Gardening Articles

7 Less Conventional Ways to Improve Garden Soil

If you’re looking to upgrade your vegetable garden this season, you’re going to need to start with the soil. Healthy soil is the foundation of a successful vegetable garden, so making sure your soil is in peak condition is essential. Here are 7 ways to improve your vegetable garden soil and get your garden ready for the growing season.

1. Peat Moss

Bags of moss peat (from sphagnun-rich moorland bogs) or sedge peat (from sedge and reed-rich lowland marshes) used to be a popular soil conditioner years ago, especially when gardeners wanted to acidify their soil. Nowadays, its widespread use has been curbed by environmental concerns. Worried about the long-term effects of commercial peat extraction, many gardeners have stopped using peat products and search for alternatives. Coir or coconut fiber has been widely embraced as a peat replacement.

2. Spent Mushroom Compost

This by-product of the mushroom-growing industry used to be more widely available than it is now and was much-favored by landscapers. A mixture of animal manure, loam, and chalk, this used to provide a cheap source of bulky organic matter to dig in or spread over soil as long as lime-hating plants like rhododendrons were not present. Organic gardeners should only take compost from organic mushroom production units. One would usually order a small lorry load for the garden from local suppliers, but it is scarcer and being superseded by waste from municipal compost recycling schemes.

3. Municipal Compost

Under initiatives to reduce landfill, local authorities are embracing their own composting schemes. Green waste is collected from households and composted on an industrial scale. The results are sold to golf courses as top dressing for greens (the finest grade), bagged and sold through garden centers as soil conditioner, and sold by the truck load to landscapers and those with larger gardens. The compost is thoroughly rotted and the temperature of the heaps is tested regularly throughout the process and is high enough to kill the roots of pernicious weeds and weed seeds.

4. Composted bark

Bark is widely used in horticulture, but only well-composted bark should be dug into the soil. This is potentially an expensive way of conditioning soil, but bags of bark are widely available at garden centers and are an easy means of improving small areas of ground.

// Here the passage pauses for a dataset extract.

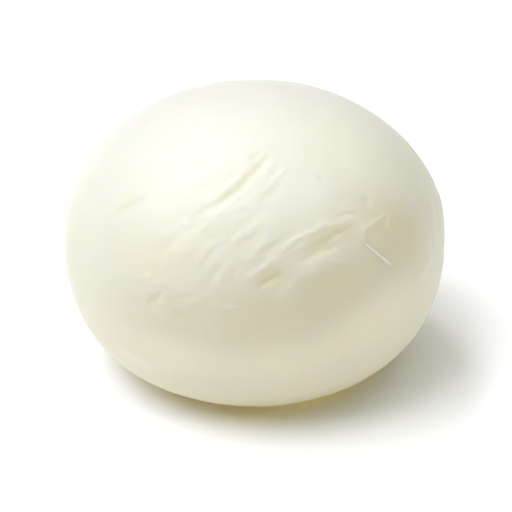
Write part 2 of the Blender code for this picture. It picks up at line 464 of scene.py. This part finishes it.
@dataclass
class BallForm:
    """The smooth ball: a squat super-ellipsoid that sags a little and rests on a flat foot."""

    width: float
    depth: float
    height: float
    settled: float = 2.45 * MM
    foot_rounding: float = 1.55 * MM
    lean: float = math.radians(-0.6)
    crown_squareness: float = 2.09
    belly_squareness: float = 2.47
    waist_blend: float = 0.35
    sag: float = 0.028

    @classmethod
    def from_frame(cls, ease: tuple[float, float, float] = (0.10 * MM, 0.0, 0.02 * MM)) -> "BallForm":
        """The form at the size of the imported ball.

        Args:
            ease: how much smaller it is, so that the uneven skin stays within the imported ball's box.

        Returns:
            The form.
        """
        low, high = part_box(NODE)
        size = high - low - Vector(ease)
        return cls(width=size.x, depth=size.y, height=size.z)

    def free(self, directions: np.ndarray) -> np.ndarray:
        """Points of the ball before it settles.

        Args:
            directions: unit vectors, n x 3.

        Returns:
            The points, n x 3.
        """
        half_height = (self.height + self.settled) / 2
        x, y, z = directions.T
        level = np.hypot(x, y)
        crown = 0.5 * (1 + np.tanh(z / self.waist_blend))
        power = self.belly_squareness + (self.crown_squareness - self.belly_squareness) * crown
        reach = (level ** power + np.abs(z) ** power) ** (-1 / power)
        across = self.width / 2 * x * reach
        along = self.depth / 2 * y * reach
        share = z * reach
        up = half_height * (share + self.sag * (share * share - 1))
        leaning_x = math.cos(self.lean) * across + math.sin(self.lean) * up
        leaning_z = math.cos(self.lean) * up - math.sin(self.lean) * across
        return np.column_stack((leaning_x, along, leaning_z + half_height))

    def normals(self, directions: np.ndarray, step: float = 0.001) -> np.ndarray:
        """Outward normals of the ball before it settles.

        Args:
            directions: unit vectors, n x 3.
            step: how far apart the compared points are, in radians.

        Returns:
            Unit vectors, n x 3.
        """
        steep = np.abs(directions[:, 2:]) > 0.7
        first = unit(np.cross(directions, np.where(steep, (1.0, 0.0, 0.0), (0.0, 0.0, 1.0))))
        second = np.cross(directions, first)
        across = [self.free(unit(directions + step * way)) - self.free(unit(directions - step * way))
                  for way in (first, second)]
        return unit(np.cross(*across))

    def settle(self, points: np.ndarray) -> np.ndarray:
        """Press the underside flat at z = 0, with a rounded edge.

        Args:
            points: points of the free ball, n x 3.

        Returns:
            The settled points.
        """
        depth = points[:, 2] - self.settled
        edge = np.maximum(self.foot_rounding - np.abs(depth), 0) / self.foot_rounding
        settled = points.copy()
        settled[:, 2] = np.maximum(depth, 0) + edge * edge * self.foot_rounding / 4
        return settled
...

5. Pulverized bark and shredded prunings

Both these materials are routinely spread over soil as a mulch to conserve moisture ami suppress weeds, but as they are not yet decomposed, they have the potential to rob the soil of nitrogen while rotting down, because the bacteria involved will use up nitrogen. Don’t dig these mulches in and, if you use them, add a fertilizer to the soil under the mulch. Heavy mulches like these discourage self-seeding and are perhaps not a good idea in cottage gardens where one would like aquilegias, forget-me-nots, foxgloves, honesty, and other plants to self-sow.

6. Cocoa shell

Main gardeners looking for mulching materials favor this product, which is made from the outer husk of the cocoa bean. It makes a good weed-inhibiting mulch, is said to repel slugs, and will acidify soil. Cocoa mulch can be harmful to dogs and some are tempted to eat it. At one stage in its decomposition, a mold grows over the mulch, but this is quite natural.

7. Seaweed

Seaweed contains a lot of potash and an alginate that helps bind soil particles together. Either dig straight into empty ground when wet, or add to the compost heap. I used to worn about the salt content, but some gardens have been treated with seaweed over a long period with no unwanted side effects. Dried seaweed meal is a good soil improver and calcified seaweed seems to benefit both light and heavy soils, improving structure and helping plant growth.